Some of the reasons for China’s late use of motive steam power are simple – cheap, easily available labour meant much smaller savings would be acquired by switching to the small crews which diesel operation allows. Also, with huge reserves of coal mined by disposable, non-unionized wage labour, steam trains remained isolated from international oil prices. Russia acted on this principle as well – keeping a full thousand steam locomotives on standby in case of national emergency up until 1989. Other reasons are more complex – military industrial complex funding in the U.S. meant there was money to translate advances in tank engine design into locomotive design. Moreover, diesel operation has many benefits that go beyond simple economics which are highly valued in first world countries, such as cleanliness, simplicity of operation, but most important they are perceived as (or were in the 50s and 60s) “modern”. Capitalist, desire-based economies emphasize the new – there is always some new feature, or function, or things are getting faster, or smoother. Command economies (like the military-industrial complex, incidentally) are needs-based: if steam locomotives are fulfilling the needs of industry and transportation, there is no need to replace them with expensive modern equipment until the upgrade makes simple economic sense – and in a land of very inexpensive labour, this was perhaps never going to happen.

So, what happened – why did China ever switch to diesel and electric operation if steam fared so well for them – if they continued to construct large and powerful locomotives into the 1990s to pull coal trains on the Jitong line through Inner Mongolia until 2005, what was the final reason for switching over to diesel? I’m sure some would like you to believe that Chinese labour conditions are improving, and as a result there are greater savings from reducing the amount of labour required to run the Jitong line. But I think it’s far more likely that the dieselization of the Jitong line has nothing to do with economics and everything to do with international prestige. In 2005, just prior to the end Jitong steam, the International Herald Tribute reported:

There is no sense of regret in the Chinese government, which is anxious to crush all memory of something as old-fashioned as steam just a few years before the 2008 Olympics reach Beijing.
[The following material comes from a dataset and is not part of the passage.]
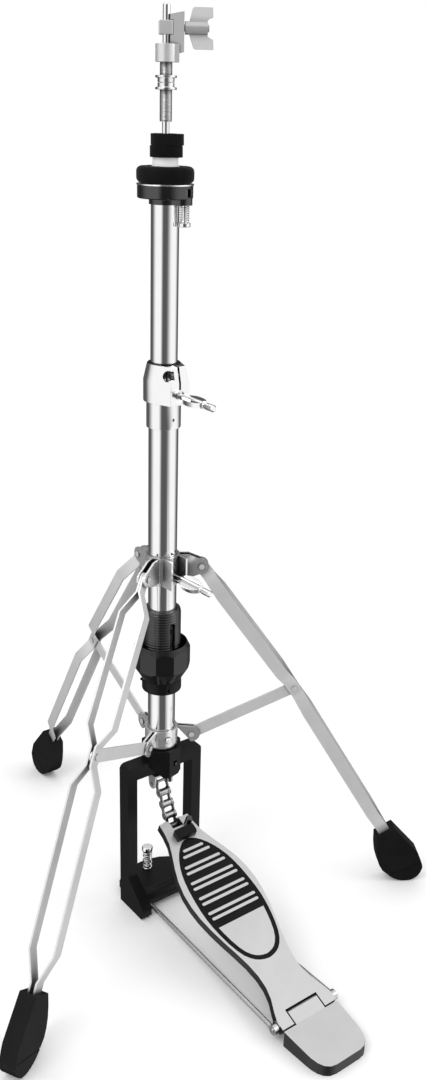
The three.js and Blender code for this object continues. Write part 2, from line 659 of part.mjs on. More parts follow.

If we want to know why steam was phased out in Mongolia, or why coal fired steam is phased out anywhere it still makes economic sense, the only answer is political prestige. In his book “The Weather Makers”, Tim Flannery makes the point that North America too still runs on coal:

“Some power plants burn through 500 tonnes of coal per hour, and so inefficient are they that around two-thirds of the energy created is wasted. And to what purpose do they operate? Simply to boil water, which generates steam that moves the colossal turbines to create electricity that power our homes and factories. Like the great aerial ocean itself, these Dickensian machines are invisible to most of us, who have no idea that this nineteenth-century technology makes twenty-first-century gadgets whirr.” (The Weather Makers, p. 30)

The continuance of coal fires steam power plants in North America to this day demonstrates quite clearly that the “Age of Steam” never ended – it ended only in public perception. In reality, many ipods, laptops, electric trains, even coffee makers are powered by coal-fired steam. And, there is no reason to think that our age of steam will end for any reason other than the one that motivated the demise of the Jitong railway – public perception, and political prestige. If sites like this one contribute to making coal perceived as a fuel of the past, and for the right reasons (the science), then we can rightly be said to be contributing to the conditions under which Stephen Harper finds it politically useful to institute the phase-out of coal-fired electricity.

6 thoughts on “The End of China’s Steam Railroads, or Coal and International Prestige in the 21st Century

  1. Milan

    Of course, even the most advanced nuclear reactors still operate by boiling water to make steam to turn turbines. It just seems to be a practical and affordable way of converting thermal energy into electrical energy.

    If we ever get nuclear fusion to work in a power plant context, it will probably be used to make steam.

  2. .

    In 1935, the Hardanger Line became the first new line of the Norwegian State Railways to open with electrification.

    Because of the electric traction, the line was not effected by the lack of coal during World War II, and in 1945 it had 285,900 passengers. After the end of the war, the number of daily round trips increased to seven, but this was reduced to six in the 1950s.

  3. .

    In 2006, 240,000 km (25% by length) of the world rail network was electrified and 50% of all rail transport was carried by electric traction.

  4. Tristan

    I think what’s interesting about the end of steam in China is the way it demonstrates the relation between the need to be perceived as modern, and real mitigating effects against climate change. China doesn’t care about climate change – but they might care about looking like they care about it. As the public, we can’t complain about how people really feel, but we can force states to act as if they really felt some way if that becomes politically necessary for them. They can continue to lie, cheat and steal, and we can continue to expose those lies in hopes that true, genuine action ends up the easiest way to maintain power.

  5. Milan

    China doesn’t care about climate change

    That is quite debatable.

    I think the Chinese leadership is quite concerned, but they also realize that rapid economic growth is the major way in which they legitimize their rule. They see climate change as a long-term threat to stability, but aren’t willing to sacrifice near-term economic growth too much in dealing with it.

    That said, they are definitely doing a lot. Among other things, they are leading the way in the construction of renewable energy equipment.

  6. Tristan

    “I think the Chinese leadership is quite concerned”

    What the Chinese leadership actually believe is not terribly interesting – what is interesting is the conditions under which they act, and how they can be forced to act in the right way. The point of this post is the prestige-value of modernity, and the role it can play in elimination of coal as a visible source of power. If trains being perceived as “unmodern” motivated China to dieselize the Jitong line, then changing the perception of coal electricity to unmodern could motivate similar campaigns.